[start of Given entries]

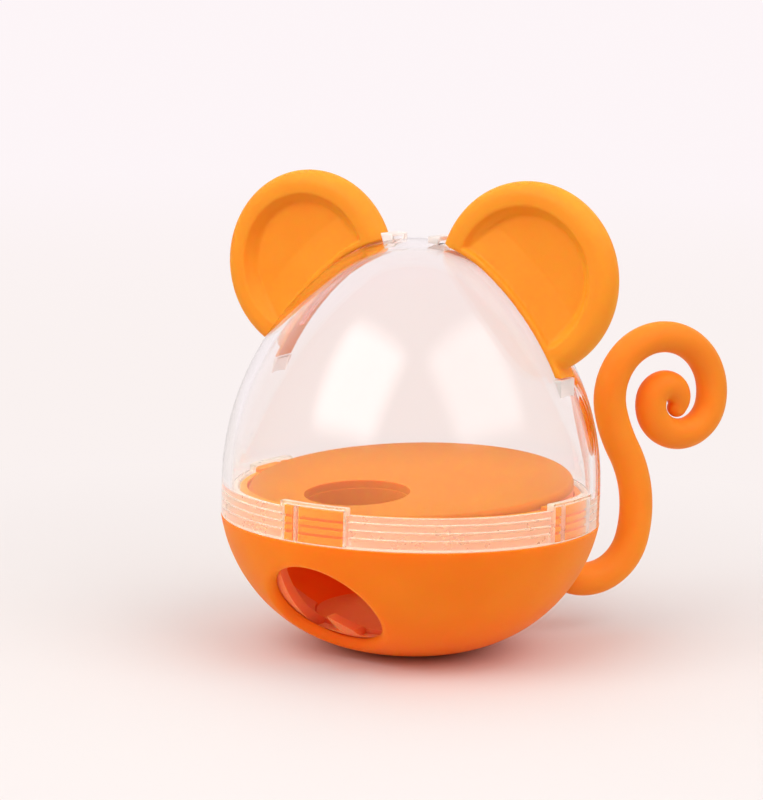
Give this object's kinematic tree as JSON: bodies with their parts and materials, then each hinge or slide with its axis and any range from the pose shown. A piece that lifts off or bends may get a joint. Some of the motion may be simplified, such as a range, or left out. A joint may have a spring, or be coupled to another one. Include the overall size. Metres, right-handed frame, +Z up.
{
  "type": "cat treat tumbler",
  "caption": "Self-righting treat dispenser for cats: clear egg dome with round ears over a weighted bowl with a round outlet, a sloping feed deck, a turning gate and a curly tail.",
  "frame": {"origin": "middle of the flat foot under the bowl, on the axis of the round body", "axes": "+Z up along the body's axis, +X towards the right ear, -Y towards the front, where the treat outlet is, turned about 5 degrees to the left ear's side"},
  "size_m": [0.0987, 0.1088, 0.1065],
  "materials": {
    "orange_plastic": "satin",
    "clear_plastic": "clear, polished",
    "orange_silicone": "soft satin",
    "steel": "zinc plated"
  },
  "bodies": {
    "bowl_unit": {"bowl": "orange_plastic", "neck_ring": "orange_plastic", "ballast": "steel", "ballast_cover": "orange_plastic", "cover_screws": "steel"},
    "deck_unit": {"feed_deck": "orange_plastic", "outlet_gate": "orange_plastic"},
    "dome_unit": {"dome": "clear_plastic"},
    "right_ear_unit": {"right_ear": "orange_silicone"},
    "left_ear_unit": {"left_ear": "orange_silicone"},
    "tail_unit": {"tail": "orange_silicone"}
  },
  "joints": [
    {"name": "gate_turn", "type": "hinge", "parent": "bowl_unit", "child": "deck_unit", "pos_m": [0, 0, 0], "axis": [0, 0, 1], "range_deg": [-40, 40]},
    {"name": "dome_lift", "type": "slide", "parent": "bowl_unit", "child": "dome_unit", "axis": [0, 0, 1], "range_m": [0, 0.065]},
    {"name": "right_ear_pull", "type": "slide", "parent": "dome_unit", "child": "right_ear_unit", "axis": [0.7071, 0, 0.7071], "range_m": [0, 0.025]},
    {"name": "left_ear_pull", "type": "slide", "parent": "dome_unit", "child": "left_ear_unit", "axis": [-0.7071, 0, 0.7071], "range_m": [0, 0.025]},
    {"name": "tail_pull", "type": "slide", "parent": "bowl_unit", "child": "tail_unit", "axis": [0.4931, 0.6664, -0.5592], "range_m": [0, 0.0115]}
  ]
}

[end of Given entries]
[start of Given entries]

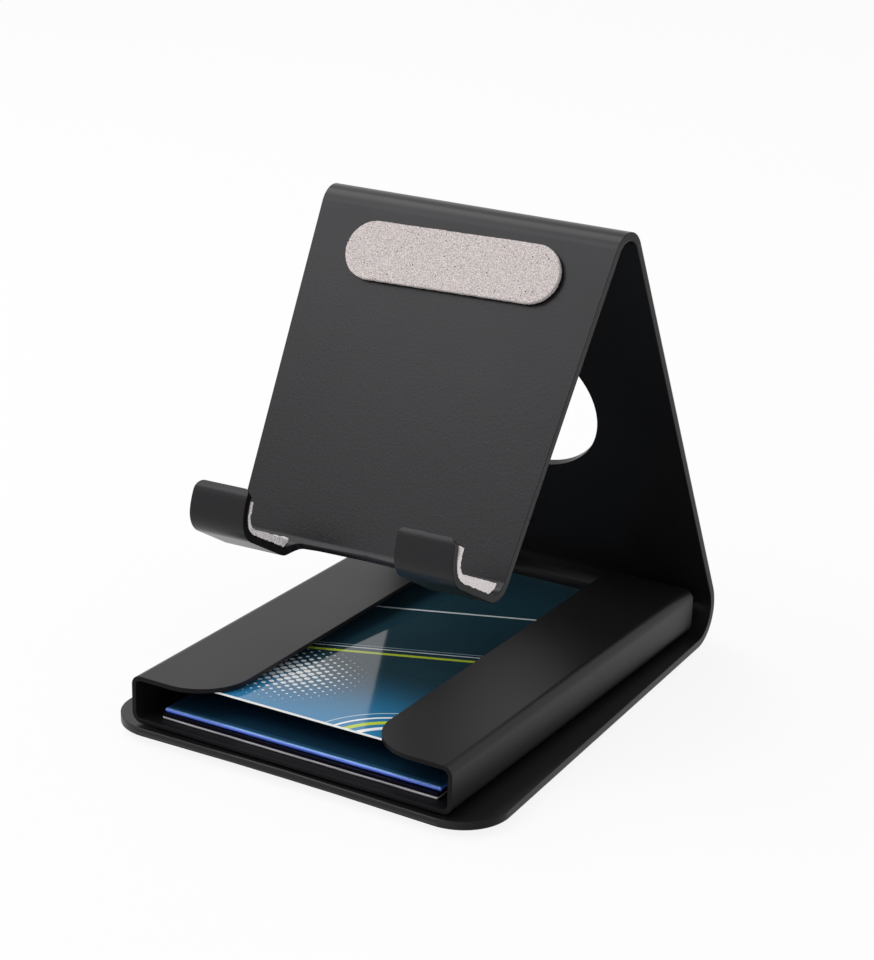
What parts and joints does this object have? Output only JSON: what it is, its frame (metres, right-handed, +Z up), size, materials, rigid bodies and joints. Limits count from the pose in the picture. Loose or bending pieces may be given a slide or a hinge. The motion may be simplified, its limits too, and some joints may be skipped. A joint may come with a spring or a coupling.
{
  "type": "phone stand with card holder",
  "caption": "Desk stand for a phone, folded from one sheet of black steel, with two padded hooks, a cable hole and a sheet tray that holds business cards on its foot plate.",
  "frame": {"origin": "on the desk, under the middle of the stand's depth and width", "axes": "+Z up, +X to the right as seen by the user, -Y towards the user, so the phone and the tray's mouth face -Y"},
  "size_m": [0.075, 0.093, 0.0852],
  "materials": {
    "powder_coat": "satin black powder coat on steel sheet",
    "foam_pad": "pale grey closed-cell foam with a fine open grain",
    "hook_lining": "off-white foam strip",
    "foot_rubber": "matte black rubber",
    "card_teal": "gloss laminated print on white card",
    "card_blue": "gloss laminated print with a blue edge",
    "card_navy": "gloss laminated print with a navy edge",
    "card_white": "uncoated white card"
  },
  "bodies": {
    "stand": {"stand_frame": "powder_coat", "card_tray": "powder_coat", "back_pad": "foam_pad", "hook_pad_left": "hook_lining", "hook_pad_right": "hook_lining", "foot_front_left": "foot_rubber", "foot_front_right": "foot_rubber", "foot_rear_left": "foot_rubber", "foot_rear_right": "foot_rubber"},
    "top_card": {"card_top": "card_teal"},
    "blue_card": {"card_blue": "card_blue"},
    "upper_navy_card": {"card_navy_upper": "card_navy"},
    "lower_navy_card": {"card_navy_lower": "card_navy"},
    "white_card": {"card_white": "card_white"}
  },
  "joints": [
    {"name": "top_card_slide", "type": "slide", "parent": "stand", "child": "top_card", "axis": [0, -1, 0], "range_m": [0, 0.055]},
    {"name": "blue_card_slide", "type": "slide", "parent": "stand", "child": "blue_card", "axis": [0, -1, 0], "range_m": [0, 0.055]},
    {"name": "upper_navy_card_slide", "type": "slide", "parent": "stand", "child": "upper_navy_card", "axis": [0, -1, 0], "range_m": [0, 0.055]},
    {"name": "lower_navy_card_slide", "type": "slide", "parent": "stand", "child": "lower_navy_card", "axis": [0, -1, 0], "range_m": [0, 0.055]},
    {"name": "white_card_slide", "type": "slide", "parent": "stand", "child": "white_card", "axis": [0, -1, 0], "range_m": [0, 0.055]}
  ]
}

[end of Given entries]

* [What is asked] Locate all lines in the listing above with the word "slide". Copy them.

* [Problem solution]
Give this object's kinematic tree as JSON: bodies with their parts and materials, then each hinge or slide with its axis and any range from the pose shown. A piece that lifts off or bends may get a joint. Some of the motion may be simplified, such as a range, or left out. A joint may have a spring, or be coupled to another one. Include the overall size. Metres, right-handed frame, +Z up.
    {"name": "dome_lift", "type": "slide", "parent": "bowl_unit", "child": "dome_unit", "axis": [0, 0, 1], "range_m": [0, 0.065]},
    {"name": "right_ear_pull", "type": "slide", "parent": "dome_unit", "child": "right_ear_unit", "axis": [0.7071, 0, 0.7071], "range_m": [0, 0.025]},
    {"name": "left_ear_pull", "type": "slide", "parent": "dome_unit", "child": "left_ear_unit", "axis": [-0.7071, 0, 0.7071], "range_m": [0, 0.025]},
    {"name": "tail_pull", "type": "slide", "parent": "bowl_unit", "child": "tail_unit", "axis": [0.4931, 0.6664, -0.5592], "range_m": [0, 0.0115]}
What parts and joints does this object have? Output only JSON: what it is, its frame (metres, right-handed, +Z up), size, materials, rigid bodies and joints. Limits count from the pose in the picture. Loose or bending pieces may be given a slide or a hinge. The motion may be simplified, its limits too, and some joints may be skipped. A joint may come with a spring or a coupling.
    {"name": "top_card_slide", "type": "slide", "parent": "stand", "child": "top_card", "axis": [0, -1, 0], "range_m": [0, 0.055]},
    {"name": "blue_card_slide", "type": "slide", "parent": "stand", "child": "blue_card", "axis": [0, -1, 0], "range_m": [0, 0.055]},
    {"name": "upper_navy_card_slide", "type": "slide", "parent": "stand", "child": "upper_navy_card", "axis": [0, -1, 0], "range_m": [0, 0.055]},
    {"name": "lower_navy_card_slide", "type": "slide", "parent": "stand", "child": "lower_navy_card", "axis": [0, -1, 0], "range_m": [0, 0.055]},
    {"name": "white_card_slide", "type": "slide", "parent": "stand", "child": "white_card", "axis": [0, -1, 0], "range_m": [0, 0.055]}